Task brief: Which lines in the records below contain the word "joints"? Copy each of them.

Data excerpts:

>> BEGIN

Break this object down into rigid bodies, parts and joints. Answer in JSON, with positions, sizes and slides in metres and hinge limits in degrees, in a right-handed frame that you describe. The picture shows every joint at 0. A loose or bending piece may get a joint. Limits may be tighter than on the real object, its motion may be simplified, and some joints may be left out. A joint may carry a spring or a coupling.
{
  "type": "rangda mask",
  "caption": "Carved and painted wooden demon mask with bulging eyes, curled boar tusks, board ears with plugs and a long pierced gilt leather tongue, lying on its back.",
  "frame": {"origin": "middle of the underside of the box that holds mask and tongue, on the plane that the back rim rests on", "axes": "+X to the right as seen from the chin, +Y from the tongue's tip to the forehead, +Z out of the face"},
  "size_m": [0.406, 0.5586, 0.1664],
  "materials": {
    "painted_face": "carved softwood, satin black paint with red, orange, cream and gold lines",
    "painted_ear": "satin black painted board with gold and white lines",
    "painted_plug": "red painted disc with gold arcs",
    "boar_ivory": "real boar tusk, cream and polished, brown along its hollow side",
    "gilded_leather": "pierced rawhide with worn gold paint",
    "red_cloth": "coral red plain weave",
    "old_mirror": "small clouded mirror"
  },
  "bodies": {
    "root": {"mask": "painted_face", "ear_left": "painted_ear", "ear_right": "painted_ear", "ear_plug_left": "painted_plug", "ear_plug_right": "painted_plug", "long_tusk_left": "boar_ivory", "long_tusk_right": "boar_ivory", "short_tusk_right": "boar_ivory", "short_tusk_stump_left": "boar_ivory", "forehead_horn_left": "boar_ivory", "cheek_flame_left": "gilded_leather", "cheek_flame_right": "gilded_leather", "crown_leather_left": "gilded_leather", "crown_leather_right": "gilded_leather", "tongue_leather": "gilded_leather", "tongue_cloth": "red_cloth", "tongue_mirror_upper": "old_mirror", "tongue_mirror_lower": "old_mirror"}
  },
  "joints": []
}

>> END
>> BEGIN

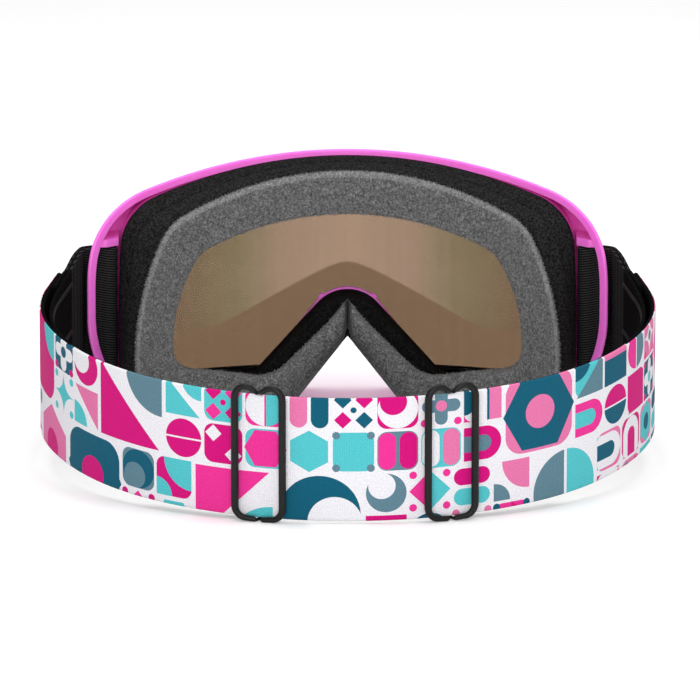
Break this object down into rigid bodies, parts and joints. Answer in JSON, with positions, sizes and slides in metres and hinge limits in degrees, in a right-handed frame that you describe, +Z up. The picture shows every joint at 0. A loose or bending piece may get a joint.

>> END

Response for this exercise:
Break this object down into rigid bodies, parts and joints. Answer in JSON, with positions, sizes and slides in metres and hinge limits in degrees, in a right-handed frame that you describe. The picture shows every joint at 0. A loose or bending piece may get a joint. Limits may be tighter than on the real object, its motion may be simplified, and some joints may be left out. A joint may carry a spring or a coupling.
  "joints": []
Break this object down into rigid bodies, parts and joints. Answer in JSON, with positions, sizes and slides in metres and hinge limits in degrees, in a right-handed frame that you describe, +Z up. The picture shows every joint at 0. A loose or bending piece may get a joint.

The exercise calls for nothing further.